The Problem With Internships

Starting the recruiting process as early as a candidate’s sophomore year helps both the student and the recruiter better understand the strengths and weaknesses of the relationship.

Traditionally, companies have used internships  to connect with young talent, but internship programs don’t always give employers the best insights into a student’s skills. Because interns are not experienced full-time employees, it is risky to trust them with real deliverables. The result is that employers do not get to see the student’s full capabilities at work. Furthermore, the practice of only allowing interns to perform menial tasks often makes interns feel less engaged with the company during the recruitment process.

Bringing Business Simulations to Smaller Companies

Historically, business simulations have been reserved for the largest of the Fortune 500 companies. These companies typically have large pools of interns and budgets that are big enough to accommodate the expenses associated with custom business simulations.

Over the last few years, however, this has started to change. More and more smaller companies are utilizing tailored and off-the-shelf simulations, especially one-day simulations that allow companies to see firsthand how potential recruits act in various real-life business scenarios. The process doesn’t need to take long, and simulations can give interns and managers the chance to learn about one another. With a well-designed business solution, a top recruit can be the CEO for a day – and recruiters can see just what kind of CEO that student would be.

Why Business Simulations?

Business simulations give employers a way to increase student engagement while also getting a more robust view of students’ skills and capacities. College recruits find these day-long business game exceptionally exciting, challenging, and rewarding. They are excited to go through the exercises, and their levels engagement tend to rise significantly. They’re not just sitting in an office doing busy work – they are working side-by-side with managers engaging real-time business games against their fellow interns.

SoccerThe best candidates excel in these types of exercises, and the program debriefs are often filled with aha moments and extremely rich conversations about the company, the business, and the students’ potential roles within the enterprise.
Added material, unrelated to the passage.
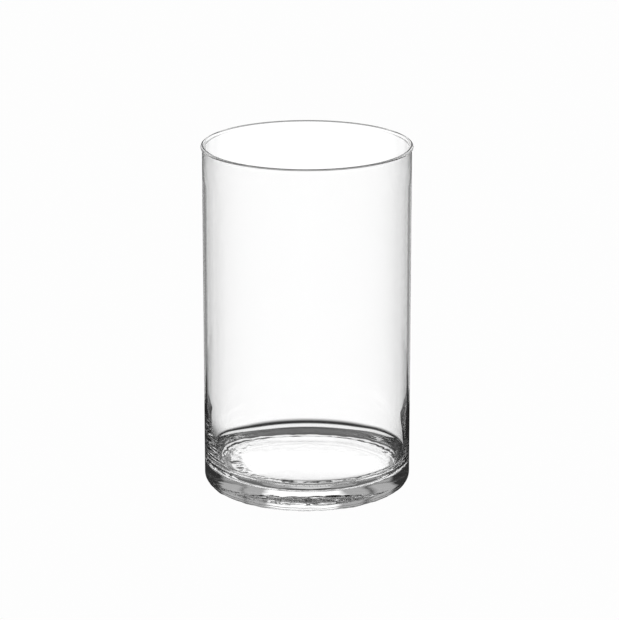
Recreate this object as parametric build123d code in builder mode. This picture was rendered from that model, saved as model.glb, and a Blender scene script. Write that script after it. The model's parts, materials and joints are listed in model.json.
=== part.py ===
"""Clear glass cylinder vase, 120 mm across its lip and 200 mm tall, standing on its foot at Z = 0.

The vase is blown from one gather of glass. Four zones of that glass are modelled as four solids
that meet face to face: the rim bead, the thin cylinder wall, the thick heel ring that carries the
wall and rests on the table, and the base disc inside it. Each zone is a section in the XZ plane,
revolved about the vase's axis. All sizes are in millimetres.
"""

import os
from math import asin, cos, degrees, radians, sin

from build123d import *

# Driving dimensions
height = 200.0
outer_radius = 59.2
wall_thickness = 1.6
bead_thickness = 2.4  # the fire-polished lip is thicker than the wall and stands out of it
bead_height = 2.8

heel_top_z = 49.0  # above this the wall has its even thickness
heel_blend_radius = 330.0  # the long inside curve over which the wall thickens downwards
heel_lean = 5.0  # degrees that the inside leans in where the long curve ends
corner_radius = 11.0  # the inside corner between the wall and the floor
foot_radius = 6.0  # the outside edge of the foot

bearing_inner_radius = 48.0  # the flat ring that the vase stands on starts here
recess_depth = 0.9  # the underside rises inside that ring, in one shallow dome

# Places worked out from them
inner_radius = outer_radius - wall_thickness
bead_radius = bead_thickness / 2
bead_centre_z = height - bead_radius
bead_seat_z = height - bead_height
lean_drop = heel_blend_radius * sin(radians(heel_lean))
lean_inset = heel_blend_radius * (1 - cos(radians(heel_lean)))
corner_drop = corner_radius * (1 - sin(radians(heel_lean)))
corner_inset = corner_radius * cos(radians(heel_lean))
floor_z = heel_top_z - lean_drop - corner_drop
floor_radius = inner_radius - lean_inset - corner_inset
dome_radius = (bearing_inner_radius**2 + recess_depth**2) / (2 * recess_depth)
dome_angle = degrees(asin(bearing_inner_radius / dome_radius))  # from the axis to the bearing ring
split_angle = degrees(asin(floor_radius / dome_radius))  # from the axis to the edge of the base disc
bearing_outer_radius = outer_radius - foot_radius


def inner_curve():
    """The inside of the heel, from the top of the heel down to the edge of the flat floor."""
    long_curve = JernArc((inner_radius, heel_top_z), (0, -1), heel_blend_radius, -heel_lean)
    return JernArc(long_curve @ 1, long_curve % 1, corner_radius, heel_lean - 90)


def dome_over_base():
    """The underside of the base disc, from the axis out to where the heel ring takes over."""
    return JernArc((0, recess_depth), (1, 0), dome_radius, -split_angle)


# Rim bead: a round lip, flush with the inside of the wall and proud of its outside
with BuildPart() as rim_bead:
    with BuildSketch(Plane.XZ):
        with BuildLine():
            inside = Line((inner_radius, bead_seat_z), (inner_radius, bead_centre_z))
            lip = JernArc(inside @ 1, inside % 1, bead_radius, -180)
            flank = TangentArc(lip @ 1, (outer_radius, bead_seat_z), tangent=lip % 1)
            Line(flank @ 1, inside @ 0)
        make_face()
    revolve(axis=Axis.Z)

# Cylinder wall: a plain tube of even thickness
with BuildPart() as cylinder_wall:
    with BuildSketch(Plane.XY.offset(heel_top_z)):
        Circle(outer_radius)
        Circle(inner_radius, mode=Mode.SUBTRACT)
    extrude(amount=bead_seat_z - heel_top_z)

# Heel ring: the wall thickens downwards into the corner, and its underside is the bearing ring
with BuildPart() as heel_ring:
    with BuildSketch(Plane.XZ):
        with BuildLine():
            corner = inner_curve()
            dome = dome_over_base()
            Line(corner @ 1, dome @ 1)
            rim = JernArc(dome @ 1, dome % 1, dome_radius, split_angle - dome_angle)
            bearing = Line(rim @ 1, (bearing_outer_radius, 0))
            foot = JernArc(bearing @ 1, bearing % 1, foot_radius, 90)
            outside = Line(foot @ 1, (outer_radius, heel_top_z))
            Line(outside @ 1, (inner_radius, heel_top_z))
        make_face()
    revolve(axis=Axis.Z)

# Base disc: the floor inside, with a recess underneath that rises a little in the middle
with BuildPart() as base_disc:
    with BuildSketch(Plane.XZ):
        with BuildLine():
            floor = Line((0, floor_z), (floor_radius, floor_z))
            dome = dome_over_base()
            Line(floor @ 1, dome @ 1)
            Line(dome @ 0, floor @ 0)
        make_face()
    revolve(axis=Axis.Z)

os.makedirs("parts", exist_ok=True)
zones = {
    "rim_bead": rim_bead,
    "cylinder_wall": cylinder_wall,
    "heel_ring": heel_ring,
    "base_disc": base_disc,
}
for name, zone in zones.items():
    zone.part.label = name
    export_step(zone.part, f"parts/{name}.step")

print(f"inner radius {inner_radius:.2f}, floor at {floor_z:.2f}, flat floor radius {floor_radius:.2f}")
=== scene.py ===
# %% [markdown]
# # A clear glass cylinder vase
#
# The vase is one piece of blown glass, 12 cm across its lip and 20 cm tall. It has a round, slightly thick
# lip, a thin straight wall, and a heavy base: towards the bottom the inside curves in to a flat floor, the
# outside turns under in a round foot, and the underside rises in a shallow dome, which leaves a flat ring to
# stand on.
#
# The lesson builds it around a CAD frame. The frame says how large each part of the glass is, so the first
# step is to load it and to keep its box.

# %% Load the frame and keep its box
import json
from math import atan, atan2, cos, hypot, pi, radians, sin

import bmesh
import bpy
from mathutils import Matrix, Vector, noise

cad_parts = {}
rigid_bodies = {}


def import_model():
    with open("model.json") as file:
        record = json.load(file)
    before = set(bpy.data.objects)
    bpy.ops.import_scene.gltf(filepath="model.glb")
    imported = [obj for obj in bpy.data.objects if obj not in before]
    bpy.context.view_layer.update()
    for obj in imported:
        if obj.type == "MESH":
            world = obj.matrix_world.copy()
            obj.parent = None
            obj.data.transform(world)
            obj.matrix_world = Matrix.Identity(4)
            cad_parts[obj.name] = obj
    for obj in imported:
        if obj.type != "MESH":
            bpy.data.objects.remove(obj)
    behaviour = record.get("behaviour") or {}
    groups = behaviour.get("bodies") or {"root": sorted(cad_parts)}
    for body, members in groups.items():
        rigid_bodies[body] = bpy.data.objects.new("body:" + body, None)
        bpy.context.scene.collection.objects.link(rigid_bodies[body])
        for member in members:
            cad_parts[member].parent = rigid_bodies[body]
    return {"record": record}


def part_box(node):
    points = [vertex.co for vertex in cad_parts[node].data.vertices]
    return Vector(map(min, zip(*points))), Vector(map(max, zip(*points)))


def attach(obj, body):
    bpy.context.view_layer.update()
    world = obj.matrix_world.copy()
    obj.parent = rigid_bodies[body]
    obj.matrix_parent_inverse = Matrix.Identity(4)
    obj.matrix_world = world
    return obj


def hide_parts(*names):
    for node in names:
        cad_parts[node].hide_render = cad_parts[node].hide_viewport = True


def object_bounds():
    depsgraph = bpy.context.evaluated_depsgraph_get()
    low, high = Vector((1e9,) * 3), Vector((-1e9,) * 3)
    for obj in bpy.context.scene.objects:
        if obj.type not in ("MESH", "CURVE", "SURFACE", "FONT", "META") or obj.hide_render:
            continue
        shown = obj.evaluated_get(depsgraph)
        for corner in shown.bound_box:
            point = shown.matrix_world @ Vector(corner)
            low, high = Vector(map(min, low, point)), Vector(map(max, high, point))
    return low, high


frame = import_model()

cad_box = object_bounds()
print("CAD box:", [round(v, 4) for corner in cad_box for v in corner])

# %% [markdown]
# ## Sizes
#
# Every length is in metres. The outer sizes come from the boxes of the four zones that the CAD model splits
# the glass into, and the inside radius from the record's entry for the mouth. Only what a box can't say is
# written here: how far the inside leans in before it turns into the corner, how round the foot is,
# where the flat ring starts, and how high the dome inside it rises.

# %% Read the sizes of the glass
wall_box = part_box("cylinder_wall")
bead_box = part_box("rim_bead")
heel_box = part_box("heel_ring")
base_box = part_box("base_disc")
mouth = next(m for m in frame["record"]["mounts"] if m["name"] == "mouth")

height = cad_box[1].z
outer_radius = wall_box[1].x
inner_radius = mouth["dims"]["r_mm"] / 1000
heel_top = heel_box[1].z
floor_z = base_box[1].z
floor_radius = base_box[1].x
bead_radius = (bead_box[1].x - inner_radius) / 2
bead_seat = bead_box[0].z

heel_lean = radians(5)
foot_radius = 0.0060
bearing_inner_radius = 0.0480
dome_height = 0.0009

print(f"wall {1000 * (outer_radius - inner_radius):.2f} mm, bead {2000 * bead_radius:.2f} mm thick, "
      f"floor {1000 * floor_z:.2f} mm up and {2000 * floor_radius:.1f} mm across")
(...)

Managers find the time working with interns exceptionally valuable because it allows them to really get to know the candidates in their talent pipelines on levels that piles of resumes could never reach.

Managers also report that business simulations drastically reduce both time-to-hire and time spent on onboarding. Watching interns in real-world situations gives managers the information they need to make better hires, which leads to better cultural fits, increased productivity, and lengthier tenures.

The business simulations can also serve as learning opportunities for the managers themselves: Watching interns in action can teach them a lot about business acumen, contemporary trends, and modern candidate/consumer behavior.

In essence, a one-day business simulation lets interns and college recruits tackle high-level business challenges without any risk to the business. In this single day of activity, students and managers can learn as much as they would in the span of an entire internship.

Business Simulations can be used for recruitment, leadership development, and much more. Thankfully, these traditionally expensive tools have become more accessible to more companies, which means more employers can leverage their value in order to make better hires – particularly when it comes to college recruits.

The trend of utilizing business simulations, business games, and gamification in recruiting and hiring is certain to grow. Engaging students early on in the recruitment process is critical, and simulations can help employers do just that.